Last of all we have Joe Exotic himself, a man who married more than one man at once (at least two of whom were, by their own admission, not gay) and who might have preyed upon them and indulged their drug addictions for their own purposes. It’s a haunting story, one that leaves you feeling empty and hollow, a queer romance turned into a macabre caricature of romance.
Despite its schlocky appeal and its invitation to us indulge in our classist voyeuristic impulses, Tiger King also forces us to confront the very ugly parts of American culture and, just as importantly, our complicity in them. After all, these roadside zoos wouldn’t be able to survive if everyday Americans didn’t continue to flock to them in numbers high enough to keep the lights on. Time and again, the series shows us exactly those people, many of whom are willing to pay a truly outrageous price to interact with animals, even though some of them must surely recognize the tremendous cost associated with this indulgence of their fantasy. What is so disturbing about these legions of paying customers, though, is how absolutely normal they are. They are just average Americans wanting some entertainment, and they don’t seem to recognize the moral implications of what they are doing.
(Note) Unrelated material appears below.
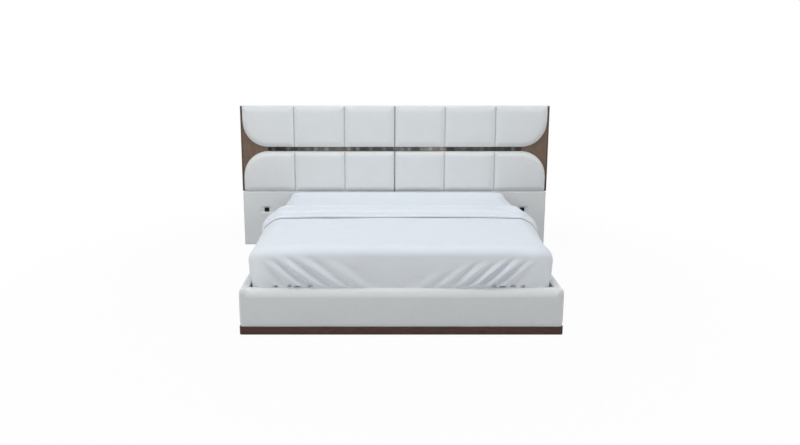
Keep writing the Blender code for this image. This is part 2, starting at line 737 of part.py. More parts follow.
def build_pad(name, side, strip_edge, upward, height, leather, group):
    """One pad with its sewn channels, which starts at the metal strip and runs up or down."""
    bm = bmesh.new()
    back = FACE_FRONT - 2 * FIT_GAP - PAD_BOARD
    middle_a = PAD_LENGTH / 2
    middle_b = height / 2
    front_rows = []
    back_rows = []
    for b in pad_rows(height):
        inner, outer = pad_edge(b, height, PAD_LENGTH)
        front_row = []
        back_row = []
        for a in pad_columns(inner, outer, PAD_LENGTH):
            z = strip_edge + upward * b
            y = back - pad_depth(a, b, PAD_LENGTH, height)
            front_row.append(bm.verts.new((side * (PAD_INNER + a), y, z)))
            draw_a = 1 - PAD_SIDE_DRAW / middle_a
            draw_b = 1 - PAD_SIDE_DRAW / middle_b
            back_a = middle_a + (a - middle_a) * draw_a
            back_b = middle_b + (b - middle_b) * draw_b
            back_row.append((side * (PAD_INNER + back_a), back, strip_edge + upward * back_b))
        front_rows.append(front_row)
        back_rows.append(back_row)
    for here, after in zip(front_rows, front_rows[1:]):
        for i in range(len(here) - 1):
            bm.faces.new((here[i], here[i + 1], after[i + 1], after[i]))
    front_rim = rim(front_rows)
    back_rim = [bm.verts.new(point) for point in rim(back_rows)]
    for i in range(len(front_rim)):
        j = (i + 1) % len(front_rim)
        bm.faces.new((front_rim[i], front_rim[j], back_rim[j], back_rim[i]))
    bm.faces.new(back_rim)
    return place(name, bm, leather, group, smooth=math.radians(60))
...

More importantly, the series frequently highlights the very medium of its creation. Joe Exotic is a man who has an uncanny grasp of his own charisma, who knows that, as one television anchor puts it, he is great for television. Tiger King forces us to accept that we are all collectively responsible for the rise to stardom of men such as Joe Exotic and Doc Antle, that it is because we raise them into the ranks of stars that they are able to wield the power that we do. We enable their monstrosity, and we share in it.
Tiger King, then, is the story of all of us, of the parts of our lives and our psyches that we’d rather stay hidden. Instead, we see it brought to life, offered up for our delectation.
Can there be anything more American?